-- WHAT YOU SHOULD DO --
From the listing below, copy only the lines running from the line that contains "Continue the Blender" to the line that contains "# make it, since", both included.

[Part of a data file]
[BEGIN]
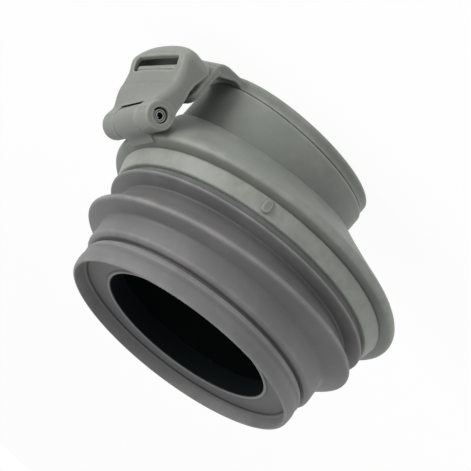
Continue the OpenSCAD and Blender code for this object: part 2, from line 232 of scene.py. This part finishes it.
def markPassageShade(mesh):  # 1 on the walls of the passage, which catch little light; the finish paints shade there
    count = len(mesh.vertices)
    co, normal = np.zeros(count * 3, np.float32), np.zeros(count * 3, np.float32)
    mesh.vertices.foreach_get("co", co)
    mesh.vertex_normals.foreach_get("vector", normal)
    co, normal = co.reshape(-1, 3) / mm, normal.reshape(-1, 3)
    m, s = toInlet(co[:, 1], co[:, 2])
    normalM, _ = toInlet(normal[:, 1], normal[:, 2])
    x, depth = co[:, 0] + inlet["offset"], inlet["height"] - s
    r = np.maximum(np.hypot(x, m), 1)
    inward = -(normal[:, 0] * x + normalM * m) / r
    passageShade = np.clip((inward - 0.1) / 0.4, 0, 1) * np.clip((depth - 4.9) / 0.5, 0, 1)
    store(mesh, "passageShade", passageShade * (r < 53) * (co[:, 0] < 40))


def place(name, mesh, finish, body, node, slot):
    markEdges(mesh)
    if name in ("sealBoot", "adapterShell"):
        markPassageShade(mesh)
    mesh.materials.clear()
    mesh.materials.append(finish)
    obj = bpy.data.objects.new(name, mesh)
    bpy.context.scene.collection.objects.link(obj)
    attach(obj, body)
    if node:
        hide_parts(node)
    print("made", name, len(mesh.polygons), "faces")
    return obj


# Finishes, all procedural
def linear(red, green, blue):
    def channel(value):
        return ((value / 255 + 0.055) / 1.055) ** 2.4 if value > 10 else value / 255 / 12.92

    return channel(red), channel(green), channel(blue), 1


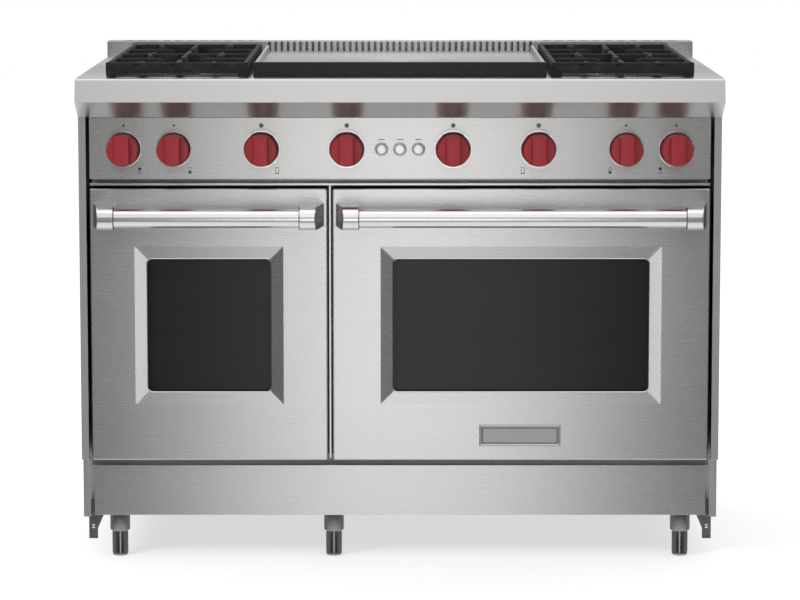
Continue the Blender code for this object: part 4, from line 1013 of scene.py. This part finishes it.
print("corners can be rounded")

# %% [markdown]
# ## Oven racks
# A rack is bent from round wire: a heavy frame with thinner wires welded across it. Tubes along simple paths
# make it, since a box would never pass for wire.

# %% Oven racks
FRAME_WIRE = 0.0034     # radius of the rack's frame
CROSS_WIRE = 0.0019     # radius of the wires across it
WIRE_PITCH = 0.026
RACK_BEND = 0.014       # of the frame's corners


def oven_rack(size):
    low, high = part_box(f"{size}_oven_rack")
    z = low.z + FRAME_WIRE
    left, right = low.x + FRAME_WIRE, high.x - FRAME_WIRE
    front, back = low.y + FRAME_WIRE, high.y - FRAME_WIRE
    path = [(x + RACK_BEND * cos(turn), y + RACK_BEND * sin(turn), z)
            for x, y, turn in corner_steps(left, right, front, back, RACK_BEND, 5)]
    shape = Shape().tube(path, FRAME_WIRE, 10, loop=True)
    count = round((right - left) / WIRE_PITCH)
    for step in range(1, count):
        x = left + (right - left) * step / count
        shape.tube([(x, front, z + FRAME_WIRE * 0.6), (x, back, z + FRAME_WIRE * 0.6)], CROSS_WIRE, 8)
    for share in (0.32, 0.68):
        y = front + (back - front) * share
        shape.tube([(left, y, z - 0.0006), (right, y, z - 0.0006)], CROSS_WIRE * 1.3, 8)
    piece(f"{size}_wire_rack", shape, bright_wire, f"{size}_rack", [f"{size}_oven_rack"])
    print(size, "rack with", count - 1, "cross wires")


for size in SIZES:
    oven_rack(size)

# %% [markdown]
# ## Plate on the large door
# A small bevelled plate sits low on the large door. It is left blank. Skinning a few outlines from the door
# outward and back in gives the rim, the bevel and the flat field in one shell, and a thin dark line is laid
# round the field.

# %% Plate on the large door
PLATE_X = 0.2288
PLATE_Z = 0.2480
PLATE_WIDTH = 0.155
PLATE_HEIGHT = 0.042


def plate_outlines(levels):
    """Outlines of the plate. A level is a place in front of the door and an inset from the plate's edge."""
    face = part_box("large_door_skin")[0].y
    return [[(PLATE_X + u * (PLATE_WIDTH / 2 - inset), face + y, PLATE_Z + v * (PLATE_HEIGHT / 2 - inset))
             for u, v in ((-1, -1), (1, -1), (1, 1), (-1, 1))] for y, inset in levels]


plate = [(0.0, 0.0), (-0.0026, 0.0004), (-0.0034, 0.0016), (-0.0034, 0.0030), (-0.0022, 0.0044),
         (-0.0022, 0.0060)]
border = [(0.0004, 0.0058), (-0.0026, 0.0058), (-0.0026, 0.0072), (0.0004, 0.0072)]
piece("door_plate", Shape().skin(plate_outlines(plate)), plate_steel, "large_door", edge=0.0003)
piece("door_plate_line", Shape().skin(plate_outlines(border), loop=True), black_plastic, "large_door")
print("blank plate on the large door")

# %% [markdown]
# ## Oven seals and window lips
# A black seal runs round the mouth of each oven, so that heat stays in when the door is shut. On the door's
# front, the steel frame ends in a bright turned edge round the glass. Both are thin round beads.

# %% Oven seals and window lips
SEAL_SIDE = 0.027       # from the oven's side to its seal
SEAL_END = 0.018        # and from its top or floor
SEAL_BEND = 0.018
SEAL_RADIUS = 0.0024
LIP_BEND = 0.0110
LIP_RADIUS = 0.0009
LIP_LAP = 0.0080        # how far the glass reaches under the frame


def oven_seal(size):
    low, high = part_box(f"{size}_oven_liner")
    bead = round_bead(low.x + SEAL_SIDE, high.x - SEAL_SIDE, low.z + SEAL_END, high.z - SEAL_END,
                      low.y - 0.0026, SEAL_BEND, SEAL_RADIUS, 6, 10)
    piece(f"{size}_oven_seal", bead, black_plastic, "range_body")


def window_lip(size):
    low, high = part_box(f"{size}_door_glass")
    inset = LIP_LAP + LIP_RADIUS
    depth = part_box(f"{size}_door_skin")[0].y + 0.0034
    bead = round_bead(low.x + inset, high.x - inset, low.z + inset, high.z - inset, depth,
                      LIP_BEND - LIP_RADIUS, LIP_RADIUS, 8, 8)
    piece(f"{size}_window_lip", bead, chrome, f"{size}_door")


for size in SIZES:
    oven_seal(size)
    window_lip(size)
print("2 seals and 2 window lips")

# %% [markdown]
# ## Floor and reflections
# Brushed steel shows what stands in front of it. The sheets here carry one wide soft light near the camera
# that fades out to both sides, a brighter light above for the leaning rail and the handles, and a pale floor.
# Cards that only reflections see give that, as a studio does with paper and cloth.

# %% Floor and cards
def flat_sheet(name, corners, finish):
    mesh = bpy.data.meshes.new(name)
    mesh.from_pydata(corners, [], [(0, 1, 2, 3)])
    mesh.materials.append(finish)
    obj = bpy.data.objects.new(name, mesh)
    bpy.context.scene.collection.objects.link(obj)
    return obj


def pale_floor(reach, grey, glow):
    finish = Finish("pale_floor")
    shade = finish.mix(finish.noise(1.2, 2.0, 0.5), (0.97 * grey,) * 3, (grey,) * 3)
    paper = finish.surface(Base_Color=shade, Roughness=0.9, Emission_Color=(grey, grey, grey, 1.0),
                           Emission_Strength=glow)
    corners = [(-reach, -reach, 0), (reach, -reach, 0), (reach, reach, 0), (-reach, reach, 0)]
    flat_sheet("floor", corners, paper).visible_glossy = False


def card(name, place, width, height, strength, fade):
    """A glowing card that only reflections see. Its light falls off between two distances in X."""
    finish = Finish(name)
    sideways = abs(finish.apart(finish.place)["X"])
    level = finish.between(sideways, *fade, strength, 0.0, curve="SMOOTHSTEP")
    glow = finish.close(finish.add("ShaderNodeEmission", {}, {"Strength": level})["Emission"])
    glow.cycles.emission_sampling = "NONE"
    half_w, half_h = width / 2, height / 2
    corners = [(-half_w, 0, -half_h), (half_w, 0, -half_h), (half_w, 0, half_h), (-half_w, 0, half_h)]
    obj = flat_sheet(name, corners, glow)
    obj.location = place
    for ray in ("camera", "diffuse", "transmission", "volume_scatter", "shadow"):
        setattr(obj, f"visible_{ray}", False)


pale_floor(reach=14.0, grey=0.62, glow=0.85)
card("front_card", (0.0, -6.9, -0.30), 2.9, 3.0, 1.72, fade=(0.28, 1.15))
card("upper_card", (0.0, -5.0, 5.40), 9.0, 6.8, 1.22, fade=(0.0, 3.6))
print("floor and two cards")

# %% [markdown]
# ## Lights
# The knobs, the enamel and the floor are not mirrors and need light of their own. The key light comes from
# the left, so that each knob's bar shades its right side; a weaker one fills from the right, and one behind
# lifts the backguard. Reflections don't see them, because the cards are there for that.

# %% Lights
def soft_light(name, place, aim, size, power):
    data = bpy.data.lights.new(name, "AREA")
    data.shape = "RECTANGLE"
    data.size, data.size_y = size
    data.energy = power
    light = bpy.data.objects.new(name, data)
    light.location = place
    run, rise, climb = (aim[axis] - place[axis] for axis in range(3))
    flat = sqrt(run * run + rise * rise)
    light.rotation_euler = (pi / 2 - atan2(-climb, flat), 0.0, atan2(-run, rise))
    light.visible_glossy = False
    bpy.context.scene.collection.objects.link(light)


soft_light("key_light", (-3.4, -3.4, 2.6), (0.0, 0.0, 0.6), (1.3, 1.3), 95.0)
soft_light("fill_light", (1.6, -3.6, 2.4), (0.0, 0.0, 0.5), (2.0, 2.0), 14.0)
soft_light("back_light", (0.0, 3.0, 3.2), (0.0, 0.0, 0.5), (3.0, 1.6), 25.0)
print("3 soft lights")

# %% [markdown]
# ## The room
# The background is white where it is looked at. Reflections see something else, a dim room with a pale floor
# and a bright ceiling, with lighter walls behind the range and far out to its sides. What is left is an even
# grey light on everything dull.

# %% The room
ROOM = ((0.0, 0.95), (0.17, 0.90), (0.27, 0.12), (0.42, 0.07), (0.56, 0.08), (0.66, 0.60), (0.80, 1.3),
        (1.0, 1.5))     # brightness from straight down to straight up
WHITE = (1.0, 1.0, 1.0)
DULL_LIGHT = (0.75, 0.75, 0.76)


def room(name):
    world = bpy.data.worlds.new(name)
    world.use_nodes = True
    graph = Graph(world.node_tree)
    rays = graph.add("ShaderNodeLightPath")
    way = graph.apart(graph.add("ShaderNodeTexCoord")["Generated"])
    height = graph.between(way["Z"], -1.0, 1.0, 0.0, 1.0)
    walls = graph.add("ShaderNodeValToRGB", {"stops": ROOM}, {"Fac": height})["Color"]
    behind = graph.between(way["Y"], 0.0, 0.8, 0.0, 0.38)
    beside = graph.between(abs(way["X"]), 0.70, 0.95, 0.0, 0.25)
    mirrored = graph.mix(behind.math("MAXIMUM", behind, beside), walls, WHITE)
    lit = graph.mix(rays["Is Glossy Ray"], DULL_LIGHT, mirrored)
    seen = graph.mix(rays["Is Camera Ray"], lit, WHITE)
    background = graph.add("ShaderNodeBackground", {}, {"Color": seen})["Background"]
    graph.add("ShaderNodeOutputWorld", {}, {"Surface": background})
    bpy.context.scene.world = world
    print("room", name, "has", len(graph.tree.nodes), "nodes")


room("studio")
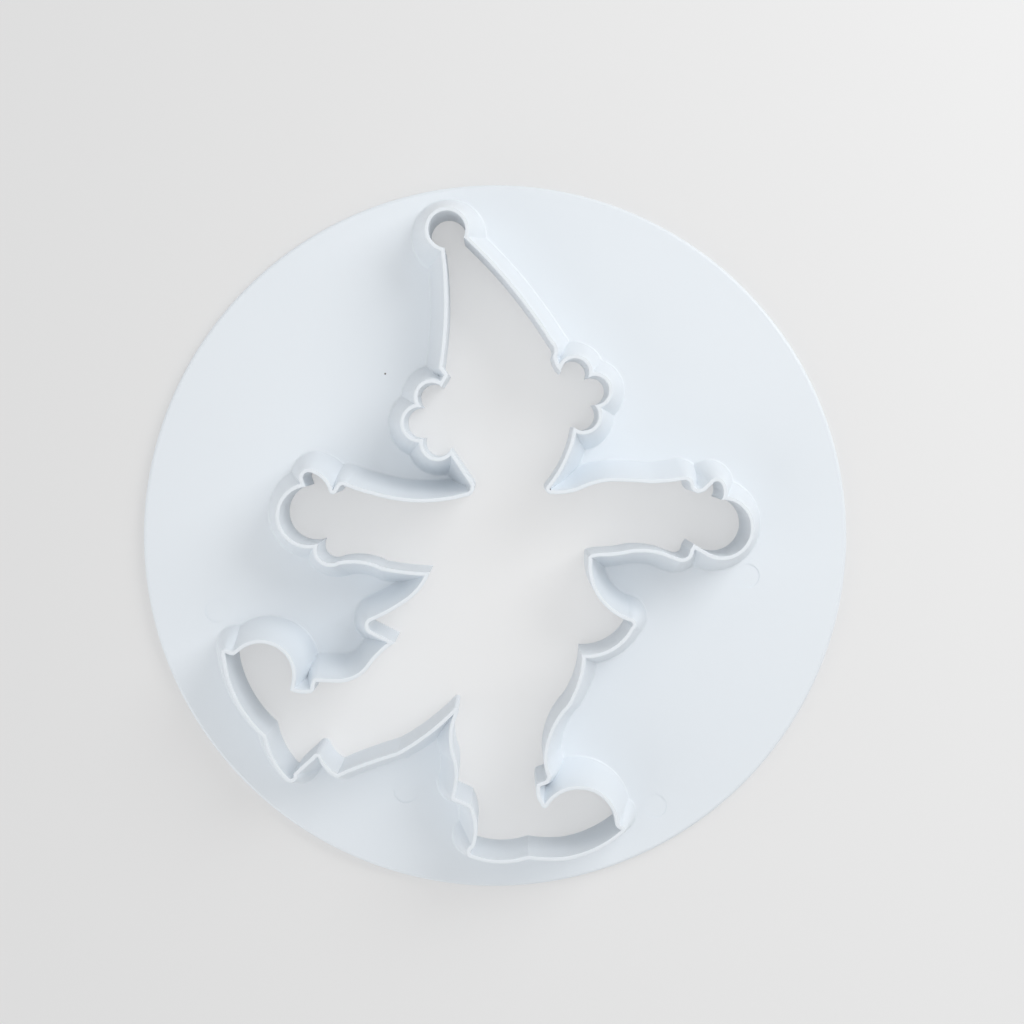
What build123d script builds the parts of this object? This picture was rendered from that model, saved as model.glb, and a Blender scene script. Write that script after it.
[END]
-- RESULT OF THIS EXERCISE --
Continue the Blender code for this object: part 4, from line 1013 of scene.py. This part finishes it.
print("corners can be rounded")

# %% [markdown]
# ## Oven racks
# A rack is bent from round wire: a heavy frame with thinner wires welded across it. Tubes along simple paths
# make it, since a box would never pass for wire.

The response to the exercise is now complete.